As the lyrics of some famous pop songs tell us, “Love is all around” – including in Carinity aged care communities.

On the eve of Valentine’s Day on 14 February, we had a chat with three of our married couples about how they fell in love.

Ron and Janette Hallett
Carinity Cedarbrook


It’s said that “absence makes the heart grow fonder”, and that was the case for Ron and Janette Hallett.

After meeting at teachers’ college as teenagers, the young couple spent a whole year apart when they commenced their careers: Janette in the Sydney suburb of Bondi and Ron in rural Albury.

“We had met at an end-of-year college camp. We just hit it off and we continued to love one another and wanted to spend time together into the future,” Ron said.

“During that next year we only met at holiday times, but our relationship strengthened and we decided that we would become engaged. We requested the Department of Education appoint us to the same school on the central coast.”

Ron, now 90, and Janette, 91, were married in 1953. Ron later ministered as a Uniting Church pastor, which saw the couple live in towns such as Taree, Berri, Newcastle and Parkes.

The Halletts had two children and an adopted daughter, who between them gifted the couple five grandchildren and 17 great grandchildren.

“Jan and I feel fortunate to love one another dearly and we’re so thankful we have one another,” Ron said.

Janette believes hers and Ron’s Christian faith and their “strong marriage” of 70 years has helped the couple endure many hardships and family tragedies.

“We’ve been committed to one another and been involved in so much together. Ron has always been very special in my life and I’m so thankful that we’re still together.”

Clive and Thelma Boyce
Carinity Hilltop


After 71 years of marriage, Thelma reckons she and her husband Ron are still “very good together”.

Now 91 and 92 years old respectively, Ron and Thelma married in Brisbane in their early 20s, following a brief courtship.

“I worked at Mathers shoe store in the Valley with Clive’s cousin. She was having an 18th birthday party at Cash’s Crossing, on the Pine River, and a few work girls were invited,” Thelma said.

“I was just sitting there at the party, minding my own business, when this young man came over to me and said, ‘Can I give you a ride home on my motorbike?’ That’s how Clive introduced himself.

“He made a date with me for the Wednesday, and we went to the movies.”

With Thelma living at New Farm and her new beau at Bald Hills, Clive travelled many kilometres to visit his future bride.

“Clive’s mother was worried about him because he was going on his motorbike backwards and forwards to see me near the Valley, and it was night time,” Thelma recalls.
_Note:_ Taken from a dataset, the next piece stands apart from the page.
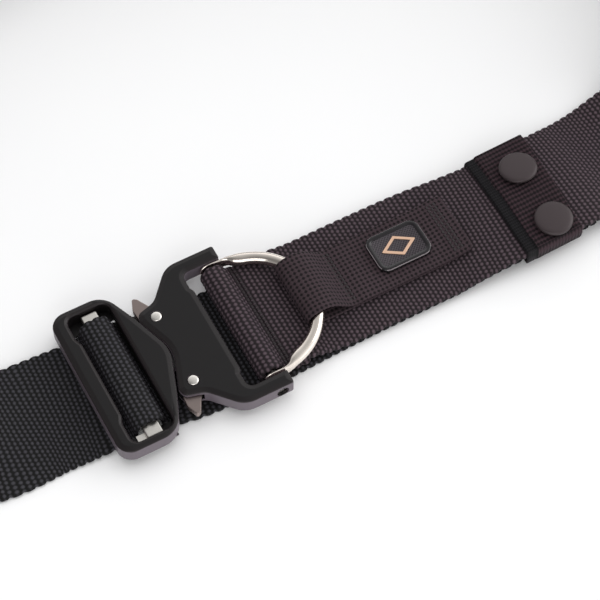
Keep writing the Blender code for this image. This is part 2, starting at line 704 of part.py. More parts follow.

After the couple married and honeymooned at Laguna House in Noosa, they moved into “a little flat under a house at Sandgate”.

“It was just concrete floors, concrete pillars, a three-quarter bed and a gas stove that when we opened the door was full of mice,” Thelma said.

“Clive’s father, for a wedding present, bought us a block of land in Bald Hills. I think his mother wanted to keep Clive close!”

The Boyces lived at their home at Bald Hills for around 70 years before moving into Carinity Hilltop together.

Stanley and Grace Fryer
Carinity Brookfield Green



Stanley and his wife Grace, originally from Scotland, met at work. Stanley was a manager at an insurance company office in Brisbane, where Grace was later employed to do clerical work.

“I thought she was very beautiful and I still think she is beautiful. We worked together for a number of years and subsequently we got engaged and then married in 1959,” said Stanley, who is now 100.

Grace said: “I thought he was good looking for a start, he was kind and I liked all of him.”

The couple was married in St Paul’s Presbyterian Church in Brisbane and later raised three children together.

“After we had our wedding photos taken in the photography studio, we went back to the wedding reception at Lennons Hotel, which was one of the top hotels in those days,” Stanley recalls.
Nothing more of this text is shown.